Me dijeron “fuc*%&ng Mexican”, otra vez. La primera caló menos. Fue hace cuatro años. Estábamos en Ajo, Arizona, y fue justo después de recorrer el desierto por más de 14 horas. Mi colega Julio Cisneros y yo estábamos sudados, acalorados, demacrados y apaleados por el sol cuando llegamos a un restaurante para echarle algo a la tripa. Ordenamos en español. Un hombre mayor, güero de rancho, como yo, nos maldijo en murmullos.
Le contesté en inglés, le pedí que repitiera y le sostuve la mirada. Lo desafié con el ceño fruncido y las pupilas endemoniadas. Cuando vio mi tez trigueña y mis ojos claros, bajó la cabeza, se cubrió el rostro con el sombrero vaquero y susurró una disculpa. Se alejó rápido. Julio y yo estábamos tan cansados que no pudimos hacer más que soltar la carcajada. El sentido del humor nos cobija de la realidad. Bromeamos de cómo los guatemaltecos y los mexicanos nos parecemos tanto… y de los mexicanos fronterizos, como yo, que a veces nos camuflamos en la manada mestiza de Estados Unidos que pocos quieren ver cuando se asoman al espejo.
De la segunda aún no se me quita lo brava. Estaba esperando en línea para entrar a una tienda exclusiva en un centro comercial en Scottsdale. Tenía más de 35 minutos y dejaba pasar a otros clientes mientras aguardaba a que me entregaran mi bolso. Una pareja de raza negra se enfureció al verme parada en la entrada. Empezaron a gritar que me había colado en la fila. Siguieron maldiciendo en voz baja, entre ellos, diciendo que así somos todos los mexicanos, que invadimos, que traspasamos, que no nos formamos, que nos aprovechamos y que nadie nos dice nada… que alguien tiene que hacer algo.
Al principio me desviví en explicaciones; después me di cuenta de sus oídos sordos. Notaron que tomé aire y me centré. Decidí actuar y no reaccionar; al fin y al cabo, eso es lo que me ha enseñado ser mamá de mellizos inquietos que siempre ponen a prueba mi paciencia. Les molestó mi mesura y mi indiferencia. Ahí fue cuando el hombre soltó el “fuc*%&ng Mexican” sin reparo. Ella solo asintió con un marcado “ujúm”.
A mí que siempre me sobran las palabras, preferí quedarme en silencio. Revivo el momento y se me ocurren mil respuestas; contuve a Toñita Machetes. Pero plantarme firme, con la frente en alto y los labios sellados fue lo más sensato. No entraré en más detalles, pero no hubo necesidad de ser yo quien los pusiera en su lugar… y eso lo agradezco.

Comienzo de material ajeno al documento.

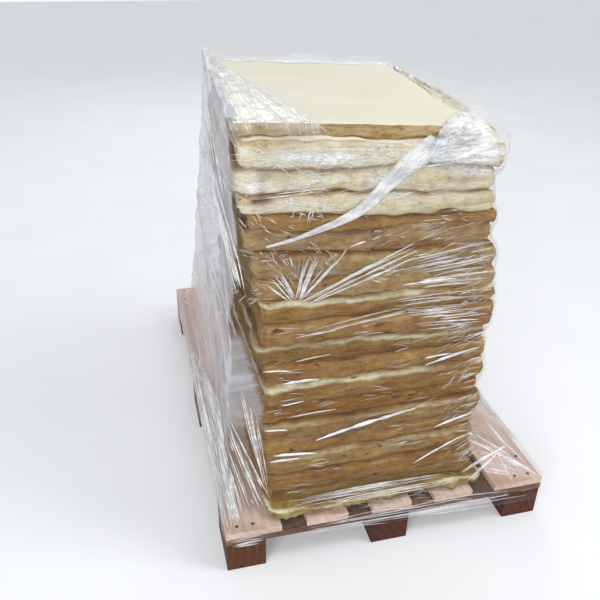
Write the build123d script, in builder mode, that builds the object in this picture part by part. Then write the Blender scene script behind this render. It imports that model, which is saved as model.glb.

Lo cierto es que no soy una maldita mexicana. Soy una mexicana orgullosa de mis raíces y mis mudanzas, de mi pueblo, de mis dolores, de mi gente, de mis muertos y mis recuerdos.
Soy mexicana fronteriza y vivo aquí en tu país, que también es mío; en esta tierra que que me ha adoptado y a la que yo he fertilizado con lágrimas, trabajo y amor. Este es mi hogar también. Soy hija del desierto y soy todo eso que ellos no podrán ser.
Sí, soy mexicana, ¿y qué? Sí, hablo español, ¿y qué? Sí, soy morena, ¿y qué? Sí, puedo costearme una cartera de diseñador como la tuya, ¿y qué? Hablo inglés como tú, ¿y qué? Estoy rompiéndola en el extranjero, ¿y qué? Entonces, ¿quién es el jodido aquí?
Yo migré con mi identidad y me hago camino, abro brechas, agradezco y también peleo. Lo hago desde mis muchas luchas y mis múltiples privilegios. Lo sé. Así que no soy una “fuc*%&ng Mexican”… Soy una “proud Mexican”, aunque te duela.